HOUSE OF WONDERS (BEIT-EL-AJAIB)
This house, decorated with carved doors and engraved with verses from the Koran, was the first to be electrified and equipped with an elevator.
While the museum previously remained open unofficially - at least partially as part of the palace collapsed in 2011 - it is permanently closed to the public after another collapse in 2020. Built in 1883 as the residence of the island's3rd sultan, Barghash, it was designed by a British naval engineer and erected on the ruins of the palace of the Afro-Persian Queen Fatuma. It was, at the time, the largest residence in East Africa, dedicated to the ceremonies and receptions of the Sultan, decorated with carved doors and engraved with verses of the Koran as well as marble floors. This house was the first to be electrified, then to have an elevator, which earned it the name of House of Wonders. It was connected by footbridges (called wikios) to the adjacent palaces, allowing the women of the palace to move about unseen. It was miraculously spared the bombardment of the British blitzkrieg in 1896, unlike the neighbouring Beit al-Hukum Palace.
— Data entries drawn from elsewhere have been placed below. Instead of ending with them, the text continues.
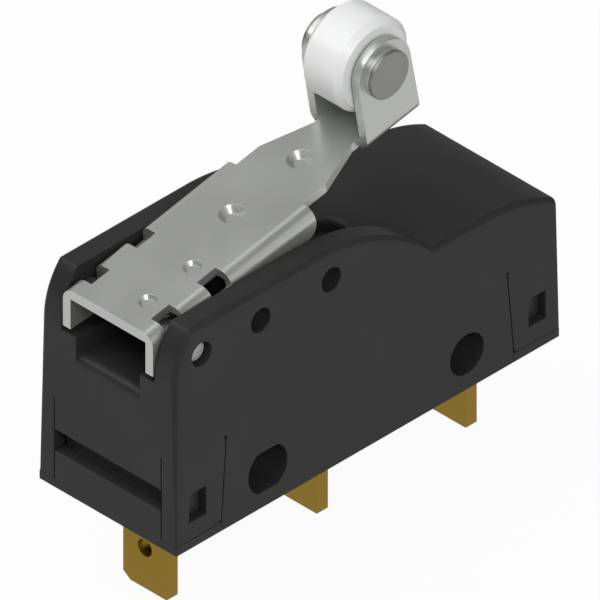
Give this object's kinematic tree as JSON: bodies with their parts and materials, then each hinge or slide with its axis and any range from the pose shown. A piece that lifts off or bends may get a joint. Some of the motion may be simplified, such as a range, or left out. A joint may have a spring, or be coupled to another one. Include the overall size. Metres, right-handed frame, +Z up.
{
  "type": "micro switch",
  "caption": "Snap-action micro switch with a hinged roller lever over a plunger, a sprung change-over contact in a closed case, and tab terminals below.",
  "frame": {"origin": "centre of the round mounting hole, on the case's mid-plane", "axes": "+X along the case towards the end away from the lever's hinge, +Y along the mounting holes, +Z up towards the lever"},
  "size_m": [0.0488, 0.0174, 0.0502],
  "materials": {
    "case_plastic": "fine matt moulded thermoset",
    "base_plastic": "fine matt moulded thermoset",
    "terminal_brass": "pressed brass with faint tool marks",
    "contact_silver": "satin silver alloy",
    "spring_bronze": "satin spring bronze",
    "clamp_steel": "plated steel",
    "plunger_plastic": "smooth moulded plastic",
    "lever_steel": "plated pressed steel, smooth",
    "pin_steel": "turned steel",
    "washer_steel": "bright plated steel",
    "roller_plastic": "smooth white plastic",
    "wire_steel": "drawn spring wire"
  },
  "bodies": {
    "case": {"housing": "case_plastic", "base": "base_plastic", "common_terminal": "terminal_brass", "open_terminal": "terminal_brass", "closed_terminal": "terminal_brass", "open_contact": "contact_silver", "closed_contact": "contact_silver", "fulcrum_bracket": "clamp_steel", "clamp_plate": "clamp_steel", "clamp_rivet": "clamp_steel", "hinge_pin": "pin_steel", "lift_spring": "wire_steel"},
    "lever": {"lever": "lever_steel", "roller_pin": "pin_steel", "pin_washers": "washer_steel"},
    "roller": {"roller": "roller_plastic"},
    "plunger": {"plunger": "plunger_plastic"},
    "contact_arm": {"snap_spring": "spring_bronze", "moving_contact": "contact_silver"}
  },
  "joints": [
    {"name": "lever_hinge", "type": "hinge", "parent": "case", "child": "lever", "pos_m": [-0.03361, 0, 0.01667], "axis": [0, 1, 0], "range_deg": [0, 10.7], "stiffness_Nm_per_rad": 0.2, "springref_deg": -8.59, "deforming": ["lift_spring"]},
    {"name": "roller_spin", "type": "hinge", "parent": "lever", "child": "roller", "pos_m": [-0.00557, 0, 0.03143], "axis": [0, 1, 0], "continuous": true},
    {"name": "plunger_slide", "type": "slide", "parent": "case", "child": "plunger", "axis": [0, 0, -1], "range_m": [0, 0.00033]},
    {"name": "contact_swing", "type": "hinge", "parent": "case", "child": "contact_arm", "pos_m": [-0.02862, 0, 0.0073], "axis": [0, 1, 0], "range_deg": [0, 1.48]}
  ],
  "couplings": [
    {"joint": "plunger_slide", "follows": "lever_hinge", "m_per_rad": 0.001767},
    {"joint": "contact_swing", "follows": "lever_hinge", "ratio": 0.1381}
  ]
}
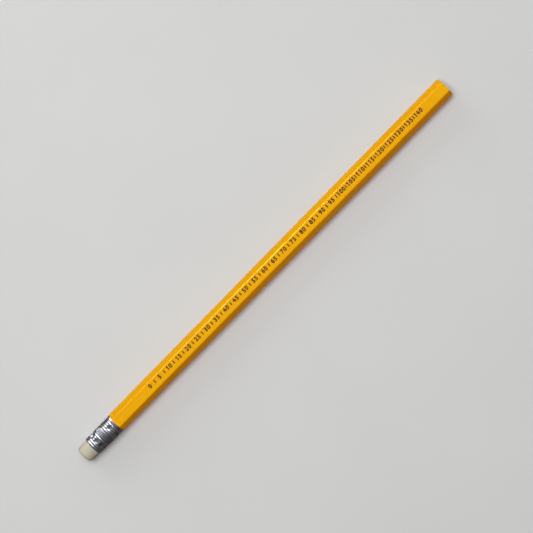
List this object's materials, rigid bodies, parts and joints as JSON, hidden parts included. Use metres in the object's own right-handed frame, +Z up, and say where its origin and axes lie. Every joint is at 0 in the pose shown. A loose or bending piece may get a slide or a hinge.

The imposing structure is topped by a bell tower with a clock. The palace was occupied by the British from 1911 and by the JCC after the revolution, before becoming a national museum. Opposite, at the water's edge, are three cannons bearing the seals of 16th-century Portuguese kings, confiscated by the Persians during the battle but later given back to the Sultan of Oman, who brought them back to Zanzibar.